• **Your objective**
Line by line, reproduce exactly the beginning of the listing below, ending with the line that contains "FOAM_EDGE = 0.30 * MM" and adding nothing.

• **Data excerpt**

-- start --

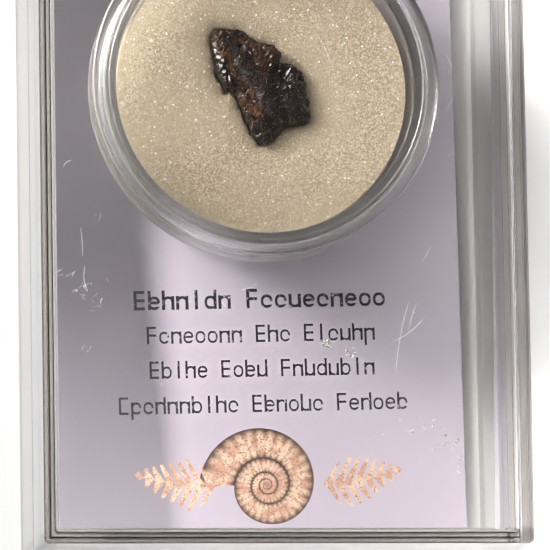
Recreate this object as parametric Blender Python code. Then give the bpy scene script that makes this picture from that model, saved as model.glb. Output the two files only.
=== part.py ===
"""A fossil tooth on a foam pad in a round clear jar, on a printed card, in a small clear display case.

The origin is the middle of the case's underside. +X runs along the case's short side, +Y along its
long side away from the printed lines of the card, and +Z is up. Lengths are in metres.
"""
import math

import bmesh
import bpy
from mathutils import Vector

MM = 0.001

# Clearance between pieces that rest on or slip over each other
GAP = 0.30 * MM

# Case: a tray and a lid with the same outline, joined by a thin upstand inside the lid's skirt
CASE_WIDTH = 57.15 * MM
CASE_LENGTH = 82.55 * MM
CASE_HEIGHT = 28.60 * MM
CASE_CORNER_RADIUS = 0.60 * MM
CASE_EDGE = 0.25 * MM
CASE_FLOOR = 1.50 * MM
SEAM_HEIGHT = 15.50 * MM
BASE_WALL = 2.05 * MM
UPSTAND_WALL = 0.90 * MM
UPSTAND_TOP = 22.40 * MM
LID_WALL = 1.40 * MM
LID_PLATE = 1.50 * MM
INNER_FILLET = 0.50 * MM
CORNER_STEPS = 3

# Card: cut by hand, a little narrower at the back and a little turned in the case
CARD_FRONT_WIDTH = 49.00 * MM
CARD_BACK_WIDTH = 48.25 * MM
CARD_LENGTH = 74.30 * MM
CARD_THICKNESS = 0.40 * MM
CARD_TURN = math.radians(0.45)
CARD_X = 0.05 * MM

# Jar: a cup and a lid that slips over it, standing on the card
JAR_X = -0.30 * MM
JAR_Y = 15.10 * MM
JAR_HEIGHT = 13.00 * MM
JAR_LID_RADIUS = 20.75 * MM
JAR_LID_SKIRT = 5.50 * MM
JAR_LID_PLATE = 1.20 * MM
JAR_CUP_RADIUS = 19.20 * MM
JAR_CUP_WALL = 1.40 * MM
JAR_CUP_FLOOR = 1.20 * MM
JAR_EDGE = 0.45 * MM
JAR_STEPS = 64

# Foam pad: fills the cup up to a few millimetres below its rim
FOAM_TOP_BELOW_JAR_TOP = 5.30 * MM
FOAM_EDGE = 0.30 * MM

# Tooth: its outline seen from above, round a point near its middle, in millimetres
TOOTH_X = -0.46 * MM
TOOTH_Y = 15.48 * MM
TOOTH_OUTLINE_MM = (
    (-5.8, 6.3), (-5.2, 7.0), (-4.4, 7.1), (-2.8, 7.0), (-2.0, 6.9), (-1.4, 6.4), (-0.8, 5.8),
    (0.4, 5.4), (1.5, 5.2), (2.2, 4.6), (2.5, 3.8), (2.5, 3.1), (3.2, 2.8), (4.0, 2.7), (4.7, 2.3),
    (5.3, 1.5), (5.6, 0.3), (5.7, -1.0), (5.9, -2.6), (6.1, -3.9), (5.2, -4.5), (4.1, -4.7),
    (3.1, -5.0), (2.4, -5.5), (1.6, -6.4), (0.8, -7.1), (0.0, -7.1), (-0.7, -6.3), (-1.4, -5.0),
    (-1.9, -3.9), (-2.5, -2.4), (-3.1, -1.0), (-3.6, -0.6), (-4.1, -0.7), (-4.5, 0.0),
    (-5.1, 1.1), (-5.5, 2.7), (-5.6, 4.1), (-5.9, 5.3),
)
TOOTH_HUB_MM = (0.3, 0.3)
TOOTH_STEPS = 104
TOOTH_CROWN = 1.25 * MM
TOOTH_BELLY = 1.90 * MM
TOOTH_RIM_ABOVE_FOAM = 0.20 * MM
POCKET_MARGIN = 0.40 * MM

# Relief of the tooth's upper face: x, y, reach along the slant, reach across, slant, rise, in millimetres
# and degrees. A positive rise is a swelling and a negative rise is a hollow.
TOOTH_RELIEF_MM = (
    ("ridge_high", -2.3, 2.3, 2.2, 0.8, -52.0, 0.45),
    ("ridge_low", 0.5, -2.0, 3.0, 0.9, -68.0, 0.42),
    ("left_bank", -4.6, 2.9, 2.4, 0.55, -78.0, 0.38),
    ("left_furrow", -3.6, 1.9, 2.4, 0.5, -70.0, -0.28),
    ("rough_lobe", 0.9, 4.2, 1.3, 0.9, 10.0, 0.40),
    ("lobe_furrow", -0.5, 3.0, 1.9, 0.5, 5.0, -0.25),
    ("pulp_hollow", 2.9, 1.5, 1.1, 0.8, -35.0, -0.75),
    ("flat_facet", -2.9, 5.3, 1.2, 0.7, -30.0, -0.30),
    ("enamel_slope", 4.5, -1.4, 2.6, 0.9, -80.0, 0.20),
    ("enamel_furrow", 2.6, -2.2, 2.8, 0.6, -78.0, -0.35),
    ("tip_keel", 0.4, -5.6, 1.3, 0.6, -85.0, 0.25),
)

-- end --

• **Result below**
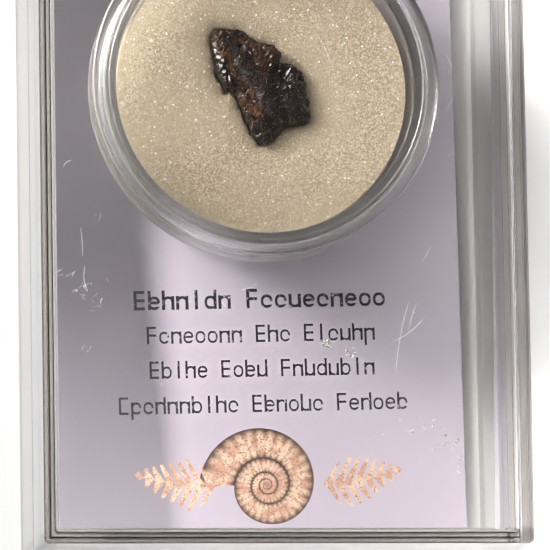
Recreate this object as parametric Blender Python code. Then give the bpy scene script that makes this picture from that model, saved as model.glb. Output the two files only.
=== part.py ===
"""A fossil tooth on a foam pad in a round clear jar, on a printed card, in a small clear display case.

The origin is the middle of the case's underside. +X runs along the case's short side, +Y along its
long side away from the printed lines of the card, and +Z is up. Lengths are in metres.
"""
import math

import bmesh
import bpy
from mathutils import Vector

MM = 0.001

# Clearance between pieces that rest on or slip over each other
GAP = 0.30 * MM

# Case: a tray and a lid with the same outline, joined by a thin upstand inside the lid's skirt
CASE_WIDTH = 57.15 * MM
CASE_LENGTH = 82.55 * MM
CASE_HEIGHT = 28.60 * MM
CASE_CORNER_RADIUS = 0.60 * MM
CASE_EDGE = 0.25 * MM
CASE_FLOOR = 1.50 * MM
SEAM_HEIGHT = 15.50 * MM
BASE_WALL = 2.05 * MM
UPSTAND_WALL = 0.90 * MM
UPSTAND_TOP = 22.40 * MM
LID_WALL = 1.40 * MM
LID_PLATE = 1.50 * MM
INNER_FILLET = 0.50 * MM
CORNER_STEPS = 3

# Card: cut by hand, a little narrower at the back and a little turned in the case
CARD_FRONT_WIDTH = 49.00 * MM
CARD_BACK_WIDTH = 48.25 * MM
CARD_LENGTH = 74.30 * MM
CARD_THICKNESS = 0.40 * MM
CARD_TURN = math.radians(0.45)
CARD_X = 0.05 * MM

# Jar: a cup and a lid that slips over it, standing on the card
JAR_X = -0.30 * MM
JAR_Y = 15.10 * MM
JAR_HEIGHT = 13.00 * MM
JAR_LID_RADIUS = 20.75 * MM
JAR_LID_SKIRT = 5.50 * MM
JAR_LID_PLATE = 1.20 * MM
JAR_CUP_RADIUS = 19.20 * MM
JAR_CUP_WALL = 1.40 * MM
JAR_CUP_FLOOR = 1.20 * MM
JAR_EDGE = 0.45 * MM
JAR_STEPS = 64

# Foam pad: fills the cup up to a few millimetres below its rim
FOAM_TOP_BELOW_JAR_TOP = 5.30 * MM
FOAM_EDGE = 0.30 * MM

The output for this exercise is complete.